En ce qui concerne les ouvrages étrangers et les périodiques, la « National Central Library » commence à jouer un rôle important. La politique de la « Library » est d'acheter pour ses propres collections, accessibles en prêt à toutes les bibliothèques, les livres étrangers et les livres anglais anciens ainsi que les périodiques qui se sont avérés inaccessibles en prêt en Grande-Bretagne. Ceci ne peut être fait qu'en proportion des fonds disponibles et l'on espère qu'ils seront accrus de façon substantielle dans l'avenir. Quels que soient les plans de coopération qu'on puisse adopter, on sait par expérience que de nombreuses lacunes subsistent et continueront d'exister dans les collections. Il est cependant souhaitable qu'il y ait une bibliothèque centrale de prêt pour combler des lacunes, en particulier dans le domaine des sciences humaines où il n'existe pas de bibliothèque nationale de prêt semblable à celle qui existe pour les sciences exactes (« National lending library for science and technology » : Bibliothèque nationale de prêt pour les sciences et la technologie). La coopération dans les acquisitions de livres en Grande-Bretagne n'a été qu'esquissée dans les lignes précédentes et particulièrement en ce qui concerne les bibliothèques publiques (et les bibliothèques de comtés) qui forment la majeure partie des bibliothèques constituant une « région ». Les bibliothèques universitaires sont évidemment celles qui sont concernées au premier chef par l'approvisionnement en livres étrangers et en périodiques, mais cela fait l'objet d'un autre article. Cependant, il faudrait peut-être mentionner ici qu'il existe depuis plusieurs années un plan de coopération entre les bibliothèques juridiques de Londres. La « London School of economics » (École de sciences économiques de Londres), l' « Institute of advanced legal studies (Institut des Hautes Études juridiques) et d'autres bibliothèques dépendant de l'Université de Londres ont convenu de répartir entre elles les différentes classes des sciences juridiques, chacune d'elles se spécialisant en une ou plusieurs branches du sujet; les autres bibliothèques par conséquent n'ont pas à s'en occuper systématiquement. Les livres acquis dans ce cadre doivent évidemment être accessibles en prêt aux autres bibliothèques.

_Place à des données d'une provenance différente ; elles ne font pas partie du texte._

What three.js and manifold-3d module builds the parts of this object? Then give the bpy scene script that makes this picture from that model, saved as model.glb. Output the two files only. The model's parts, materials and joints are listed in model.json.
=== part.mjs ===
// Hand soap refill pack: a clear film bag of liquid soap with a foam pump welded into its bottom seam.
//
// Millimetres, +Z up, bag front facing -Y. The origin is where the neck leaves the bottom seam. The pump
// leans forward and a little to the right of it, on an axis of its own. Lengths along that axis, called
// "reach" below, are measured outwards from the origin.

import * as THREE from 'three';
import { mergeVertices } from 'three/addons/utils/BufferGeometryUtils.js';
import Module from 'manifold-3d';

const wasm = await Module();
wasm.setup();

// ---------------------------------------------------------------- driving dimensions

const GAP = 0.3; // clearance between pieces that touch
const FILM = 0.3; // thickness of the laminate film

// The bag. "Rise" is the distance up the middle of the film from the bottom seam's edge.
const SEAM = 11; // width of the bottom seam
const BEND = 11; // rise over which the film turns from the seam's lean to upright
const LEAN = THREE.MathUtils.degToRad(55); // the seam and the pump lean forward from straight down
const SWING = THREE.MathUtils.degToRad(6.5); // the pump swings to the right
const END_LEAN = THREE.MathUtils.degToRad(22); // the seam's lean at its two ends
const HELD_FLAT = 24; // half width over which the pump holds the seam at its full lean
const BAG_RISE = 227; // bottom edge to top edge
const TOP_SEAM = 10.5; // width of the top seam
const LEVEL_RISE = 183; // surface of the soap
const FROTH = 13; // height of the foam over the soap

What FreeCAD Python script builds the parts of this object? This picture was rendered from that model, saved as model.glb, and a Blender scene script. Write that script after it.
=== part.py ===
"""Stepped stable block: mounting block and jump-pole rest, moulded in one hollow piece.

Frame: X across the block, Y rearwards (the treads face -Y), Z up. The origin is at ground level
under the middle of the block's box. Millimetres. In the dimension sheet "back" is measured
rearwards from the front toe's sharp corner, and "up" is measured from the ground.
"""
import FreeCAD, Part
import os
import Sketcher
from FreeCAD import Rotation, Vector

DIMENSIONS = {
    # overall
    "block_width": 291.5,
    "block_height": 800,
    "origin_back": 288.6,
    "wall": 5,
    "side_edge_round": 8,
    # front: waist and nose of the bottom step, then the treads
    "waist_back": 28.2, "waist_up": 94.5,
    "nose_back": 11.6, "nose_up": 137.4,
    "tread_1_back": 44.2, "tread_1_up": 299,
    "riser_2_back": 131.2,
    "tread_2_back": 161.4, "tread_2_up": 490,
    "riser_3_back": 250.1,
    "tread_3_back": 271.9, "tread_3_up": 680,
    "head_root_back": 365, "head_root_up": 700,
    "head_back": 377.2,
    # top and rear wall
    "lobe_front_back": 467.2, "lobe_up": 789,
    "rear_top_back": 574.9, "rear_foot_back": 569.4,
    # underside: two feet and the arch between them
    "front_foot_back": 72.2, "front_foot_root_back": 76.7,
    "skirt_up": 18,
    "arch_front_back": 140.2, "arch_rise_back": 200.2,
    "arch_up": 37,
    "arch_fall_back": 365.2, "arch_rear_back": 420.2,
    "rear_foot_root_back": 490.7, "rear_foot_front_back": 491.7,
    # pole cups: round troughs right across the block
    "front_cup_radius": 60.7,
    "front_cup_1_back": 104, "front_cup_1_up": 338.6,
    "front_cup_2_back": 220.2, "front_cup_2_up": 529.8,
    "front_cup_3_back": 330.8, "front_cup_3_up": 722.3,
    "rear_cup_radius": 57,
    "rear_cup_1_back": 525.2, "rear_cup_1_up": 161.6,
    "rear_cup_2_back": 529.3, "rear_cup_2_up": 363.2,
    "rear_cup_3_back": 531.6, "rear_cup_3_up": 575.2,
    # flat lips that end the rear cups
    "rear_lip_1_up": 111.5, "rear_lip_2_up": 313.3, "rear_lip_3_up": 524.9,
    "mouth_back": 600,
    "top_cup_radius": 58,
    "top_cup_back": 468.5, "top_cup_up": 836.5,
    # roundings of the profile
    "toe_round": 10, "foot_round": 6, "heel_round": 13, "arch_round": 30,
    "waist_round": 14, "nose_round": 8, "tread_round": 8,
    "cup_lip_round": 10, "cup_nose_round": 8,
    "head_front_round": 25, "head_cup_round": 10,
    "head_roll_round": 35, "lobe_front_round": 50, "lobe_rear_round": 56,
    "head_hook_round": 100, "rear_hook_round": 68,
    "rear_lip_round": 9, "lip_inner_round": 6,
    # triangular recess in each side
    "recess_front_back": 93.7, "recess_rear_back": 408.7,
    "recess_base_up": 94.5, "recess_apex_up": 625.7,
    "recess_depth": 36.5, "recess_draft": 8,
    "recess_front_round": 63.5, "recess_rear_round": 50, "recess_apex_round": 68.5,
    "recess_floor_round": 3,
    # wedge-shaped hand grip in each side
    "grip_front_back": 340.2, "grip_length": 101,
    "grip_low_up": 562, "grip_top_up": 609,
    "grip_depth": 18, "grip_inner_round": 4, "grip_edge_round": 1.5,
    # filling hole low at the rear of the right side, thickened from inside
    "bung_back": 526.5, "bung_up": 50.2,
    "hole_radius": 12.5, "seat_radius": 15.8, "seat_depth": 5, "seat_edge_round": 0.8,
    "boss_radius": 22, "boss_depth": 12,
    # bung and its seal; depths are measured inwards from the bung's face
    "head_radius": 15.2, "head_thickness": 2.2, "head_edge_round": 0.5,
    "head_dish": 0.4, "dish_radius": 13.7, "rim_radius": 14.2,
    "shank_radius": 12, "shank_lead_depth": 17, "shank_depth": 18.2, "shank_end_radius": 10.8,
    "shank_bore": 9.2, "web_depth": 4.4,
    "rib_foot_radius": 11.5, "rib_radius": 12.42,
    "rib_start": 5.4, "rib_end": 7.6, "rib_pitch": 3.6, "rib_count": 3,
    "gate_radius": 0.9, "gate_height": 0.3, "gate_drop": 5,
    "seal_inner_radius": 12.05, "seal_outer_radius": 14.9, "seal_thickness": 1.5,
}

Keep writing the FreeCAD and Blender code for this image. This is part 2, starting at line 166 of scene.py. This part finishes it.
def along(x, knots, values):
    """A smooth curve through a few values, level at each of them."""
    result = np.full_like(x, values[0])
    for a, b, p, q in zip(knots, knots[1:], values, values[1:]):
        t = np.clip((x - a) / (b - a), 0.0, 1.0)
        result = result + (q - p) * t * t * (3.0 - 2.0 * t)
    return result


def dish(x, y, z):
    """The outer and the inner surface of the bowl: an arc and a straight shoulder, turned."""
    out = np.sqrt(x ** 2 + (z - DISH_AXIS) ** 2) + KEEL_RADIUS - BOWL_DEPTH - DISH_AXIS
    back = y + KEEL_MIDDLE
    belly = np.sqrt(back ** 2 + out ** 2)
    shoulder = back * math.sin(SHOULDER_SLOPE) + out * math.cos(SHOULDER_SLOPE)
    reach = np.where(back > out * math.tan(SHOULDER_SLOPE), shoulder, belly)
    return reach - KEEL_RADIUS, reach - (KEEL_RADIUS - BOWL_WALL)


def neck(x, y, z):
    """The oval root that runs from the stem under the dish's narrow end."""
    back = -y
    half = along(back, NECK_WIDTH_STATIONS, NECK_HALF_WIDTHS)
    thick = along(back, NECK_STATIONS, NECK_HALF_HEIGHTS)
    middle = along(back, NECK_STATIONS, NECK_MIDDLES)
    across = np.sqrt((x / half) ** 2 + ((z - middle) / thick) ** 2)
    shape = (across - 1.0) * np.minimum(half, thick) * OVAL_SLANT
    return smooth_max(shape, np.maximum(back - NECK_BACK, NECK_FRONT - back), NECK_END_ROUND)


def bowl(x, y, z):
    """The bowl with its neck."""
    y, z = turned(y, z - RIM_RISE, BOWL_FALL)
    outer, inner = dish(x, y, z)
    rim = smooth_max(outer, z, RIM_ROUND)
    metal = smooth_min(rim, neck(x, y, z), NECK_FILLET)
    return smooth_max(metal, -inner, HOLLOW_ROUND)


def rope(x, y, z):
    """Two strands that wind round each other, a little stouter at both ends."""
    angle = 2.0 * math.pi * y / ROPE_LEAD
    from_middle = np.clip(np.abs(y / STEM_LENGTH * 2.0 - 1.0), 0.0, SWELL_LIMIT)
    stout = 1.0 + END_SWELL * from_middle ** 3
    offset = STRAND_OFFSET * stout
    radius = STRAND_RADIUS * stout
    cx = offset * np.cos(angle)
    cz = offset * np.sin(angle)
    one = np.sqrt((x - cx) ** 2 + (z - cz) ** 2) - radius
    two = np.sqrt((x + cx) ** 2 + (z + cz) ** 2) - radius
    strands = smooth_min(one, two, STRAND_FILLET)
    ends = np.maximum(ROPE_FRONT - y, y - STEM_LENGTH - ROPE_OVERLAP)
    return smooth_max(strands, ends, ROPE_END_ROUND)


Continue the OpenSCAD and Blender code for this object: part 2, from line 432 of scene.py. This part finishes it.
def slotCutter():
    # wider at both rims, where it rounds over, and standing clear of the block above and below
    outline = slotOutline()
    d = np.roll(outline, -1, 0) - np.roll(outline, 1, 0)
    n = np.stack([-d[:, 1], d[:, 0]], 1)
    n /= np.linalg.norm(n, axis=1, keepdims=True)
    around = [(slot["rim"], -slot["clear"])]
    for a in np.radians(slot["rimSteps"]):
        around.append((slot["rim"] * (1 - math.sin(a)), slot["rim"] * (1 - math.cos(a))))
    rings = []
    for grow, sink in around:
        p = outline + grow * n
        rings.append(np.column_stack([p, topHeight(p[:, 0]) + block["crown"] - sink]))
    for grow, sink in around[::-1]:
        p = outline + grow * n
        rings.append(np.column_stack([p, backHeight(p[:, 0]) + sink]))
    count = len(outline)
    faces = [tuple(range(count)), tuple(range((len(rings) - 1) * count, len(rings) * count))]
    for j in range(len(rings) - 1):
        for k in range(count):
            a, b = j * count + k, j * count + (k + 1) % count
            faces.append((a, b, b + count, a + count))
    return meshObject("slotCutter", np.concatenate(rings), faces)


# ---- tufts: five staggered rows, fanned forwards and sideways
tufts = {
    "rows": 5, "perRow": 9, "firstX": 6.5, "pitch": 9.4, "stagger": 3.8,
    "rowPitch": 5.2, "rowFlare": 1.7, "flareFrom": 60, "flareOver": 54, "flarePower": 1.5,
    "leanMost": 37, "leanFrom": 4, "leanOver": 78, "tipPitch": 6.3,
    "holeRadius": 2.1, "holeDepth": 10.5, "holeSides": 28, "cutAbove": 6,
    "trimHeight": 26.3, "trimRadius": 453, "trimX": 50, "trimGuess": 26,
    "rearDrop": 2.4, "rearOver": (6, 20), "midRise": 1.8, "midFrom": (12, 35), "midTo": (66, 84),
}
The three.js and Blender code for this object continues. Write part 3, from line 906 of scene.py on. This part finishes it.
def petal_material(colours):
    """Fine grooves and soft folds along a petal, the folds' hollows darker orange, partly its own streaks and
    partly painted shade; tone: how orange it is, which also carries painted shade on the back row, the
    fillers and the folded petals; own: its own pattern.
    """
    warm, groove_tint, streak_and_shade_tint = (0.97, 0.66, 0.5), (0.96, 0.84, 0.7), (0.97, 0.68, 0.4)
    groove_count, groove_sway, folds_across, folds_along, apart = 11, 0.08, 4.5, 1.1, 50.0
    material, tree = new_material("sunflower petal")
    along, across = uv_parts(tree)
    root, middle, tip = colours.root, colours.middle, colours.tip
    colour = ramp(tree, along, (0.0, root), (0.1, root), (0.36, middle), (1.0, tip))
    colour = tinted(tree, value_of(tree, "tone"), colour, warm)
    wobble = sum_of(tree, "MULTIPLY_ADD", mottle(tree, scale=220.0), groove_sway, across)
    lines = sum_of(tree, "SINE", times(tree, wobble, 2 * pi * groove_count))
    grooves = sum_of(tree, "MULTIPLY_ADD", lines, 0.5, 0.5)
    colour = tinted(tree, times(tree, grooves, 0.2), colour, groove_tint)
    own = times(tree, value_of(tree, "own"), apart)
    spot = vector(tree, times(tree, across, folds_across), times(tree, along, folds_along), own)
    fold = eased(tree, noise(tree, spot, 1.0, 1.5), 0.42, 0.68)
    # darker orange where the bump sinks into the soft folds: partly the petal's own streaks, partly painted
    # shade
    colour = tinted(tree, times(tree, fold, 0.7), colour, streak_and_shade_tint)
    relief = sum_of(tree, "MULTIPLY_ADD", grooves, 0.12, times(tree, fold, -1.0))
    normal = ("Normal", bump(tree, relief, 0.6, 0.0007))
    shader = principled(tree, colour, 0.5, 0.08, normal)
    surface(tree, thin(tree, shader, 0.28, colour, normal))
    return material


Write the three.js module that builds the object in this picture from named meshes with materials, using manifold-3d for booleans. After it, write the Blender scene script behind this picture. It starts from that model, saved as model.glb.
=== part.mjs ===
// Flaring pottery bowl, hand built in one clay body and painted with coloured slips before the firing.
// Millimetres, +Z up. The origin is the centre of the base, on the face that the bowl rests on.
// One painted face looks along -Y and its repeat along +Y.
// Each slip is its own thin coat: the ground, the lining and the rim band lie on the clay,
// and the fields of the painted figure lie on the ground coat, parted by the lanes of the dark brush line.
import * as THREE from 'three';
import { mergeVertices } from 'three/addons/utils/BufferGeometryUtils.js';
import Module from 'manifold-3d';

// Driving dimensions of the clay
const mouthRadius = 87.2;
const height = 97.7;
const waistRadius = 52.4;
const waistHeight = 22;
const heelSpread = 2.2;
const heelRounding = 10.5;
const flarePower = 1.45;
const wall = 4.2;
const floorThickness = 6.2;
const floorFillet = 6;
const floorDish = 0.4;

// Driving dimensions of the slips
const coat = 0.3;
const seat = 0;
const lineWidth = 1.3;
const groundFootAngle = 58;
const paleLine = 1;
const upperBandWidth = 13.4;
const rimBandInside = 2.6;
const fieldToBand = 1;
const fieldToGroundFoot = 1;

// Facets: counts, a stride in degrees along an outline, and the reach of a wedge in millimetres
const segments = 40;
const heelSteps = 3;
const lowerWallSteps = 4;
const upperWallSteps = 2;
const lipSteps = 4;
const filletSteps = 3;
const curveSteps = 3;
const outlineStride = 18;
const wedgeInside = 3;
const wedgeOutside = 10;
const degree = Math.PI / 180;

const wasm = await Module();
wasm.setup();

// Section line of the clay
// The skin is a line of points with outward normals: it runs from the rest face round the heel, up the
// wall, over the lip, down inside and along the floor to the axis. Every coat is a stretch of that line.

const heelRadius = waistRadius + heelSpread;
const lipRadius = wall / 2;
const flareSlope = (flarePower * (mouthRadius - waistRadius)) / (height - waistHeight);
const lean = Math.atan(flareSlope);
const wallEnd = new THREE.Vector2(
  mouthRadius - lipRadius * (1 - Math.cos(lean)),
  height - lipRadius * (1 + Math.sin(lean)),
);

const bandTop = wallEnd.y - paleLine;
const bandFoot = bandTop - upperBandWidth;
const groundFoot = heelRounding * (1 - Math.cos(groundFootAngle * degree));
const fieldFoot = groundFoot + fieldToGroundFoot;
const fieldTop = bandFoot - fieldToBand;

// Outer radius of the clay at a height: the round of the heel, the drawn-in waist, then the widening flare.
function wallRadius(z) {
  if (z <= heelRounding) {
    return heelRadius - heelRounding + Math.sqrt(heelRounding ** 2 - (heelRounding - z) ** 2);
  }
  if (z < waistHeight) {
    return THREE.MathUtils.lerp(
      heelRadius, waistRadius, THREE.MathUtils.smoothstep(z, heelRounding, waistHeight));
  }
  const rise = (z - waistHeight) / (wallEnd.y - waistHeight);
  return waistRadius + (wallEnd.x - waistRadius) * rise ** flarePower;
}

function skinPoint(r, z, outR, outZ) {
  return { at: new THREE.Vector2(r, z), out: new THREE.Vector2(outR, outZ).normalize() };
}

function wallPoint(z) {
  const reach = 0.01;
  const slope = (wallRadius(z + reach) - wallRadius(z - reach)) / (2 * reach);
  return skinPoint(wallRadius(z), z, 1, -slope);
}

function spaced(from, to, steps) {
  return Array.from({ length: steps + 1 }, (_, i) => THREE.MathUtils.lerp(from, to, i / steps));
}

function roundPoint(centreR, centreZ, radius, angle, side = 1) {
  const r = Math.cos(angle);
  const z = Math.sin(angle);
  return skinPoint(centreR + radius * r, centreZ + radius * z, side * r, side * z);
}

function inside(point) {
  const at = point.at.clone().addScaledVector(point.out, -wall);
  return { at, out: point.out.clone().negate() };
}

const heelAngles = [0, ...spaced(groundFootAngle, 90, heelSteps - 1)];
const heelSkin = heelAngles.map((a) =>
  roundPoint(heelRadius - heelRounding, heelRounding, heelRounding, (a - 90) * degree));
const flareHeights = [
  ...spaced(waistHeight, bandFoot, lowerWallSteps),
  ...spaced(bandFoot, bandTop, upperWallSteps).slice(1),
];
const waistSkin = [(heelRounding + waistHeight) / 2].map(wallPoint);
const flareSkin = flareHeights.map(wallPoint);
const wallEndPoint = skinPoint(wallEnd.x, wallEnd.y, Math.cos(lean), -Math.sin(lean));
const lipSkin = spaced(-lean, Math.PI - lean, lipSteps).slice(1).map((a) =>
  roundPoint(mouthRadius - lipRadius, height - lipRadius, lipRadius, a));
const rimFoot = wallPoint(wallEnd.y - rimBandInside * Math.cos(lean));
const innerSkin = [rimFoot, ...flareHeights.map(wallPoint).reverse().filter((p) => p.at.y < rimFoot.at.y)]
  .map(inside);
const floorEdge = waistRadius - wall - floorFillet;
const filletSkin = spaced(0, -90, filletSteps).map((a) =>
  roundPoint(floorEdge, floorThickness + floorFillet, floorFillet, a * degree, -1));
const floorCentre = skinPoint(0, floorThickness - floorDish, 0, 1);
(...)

Un autre plan d'acquisition en coopération a sa base à la « National Central Library », bien qu'il ait été organisé par le « Joint standing Committee on library cooperation » (Commission permanente commune pour la coopération entre bibliothèques), commission composée de l' « Association of university teachers » (Association de professeurs d'université) et de bibliothécaires universitaires, responsable, à l'origine, de l'introduction (en 1925) et du développement du prêt entre bibliothèques universitaires. L'objet de ce plan est de rassembler les ouvrages de la période 1550-1800 les moins fréquemment lus. On l'appelle le « Background material scheme » (Plan relatif aux documents d'intérêt secondaire); il visait, à ses débuts, à acquérir les ouvrages généraux, souvent de caractère éphémère, qui sont fréquemment omis dans les acquisitions des bibliothèques, plutôt qu'à acheter systématiquement des œuvres littéraires connues ou des ouvrages relatifs à un sujet précis; on pensait qu'un tel fonds, composé principalement de livres de valeur intrinsèque minime, pourrait être, pris dans son ensemble, fort intéressant pour les historiens et les sociologues. Ce n'est pas la classification mais la chronologie qui est à la base de la répartition; chaque bibliothèque coopérante s'engage à acheter d'occasion les livres de certaines périodes déterminées, une bibliothèque ayant normalement la responsabilité d'une période de dix ans. La limitation envisagée à l'origine, quand le plan fut mis en œuvre, prévaut encore dans une certaine mesure, mais les bibliothèques ont tendance à acheter tout ce qui est disponible pour la période concernée. Quelque 2I bibliothèques, bibliothèques universitaires et bibliothèques publiques, coopèrent à ce plan. On fait connaître les livres acquis à la « National Central Library » qui les inscrit au « National union Catalogue » et également dans un catalogue chronologique séparé où les ouvrages sont classés par date dans chaque période.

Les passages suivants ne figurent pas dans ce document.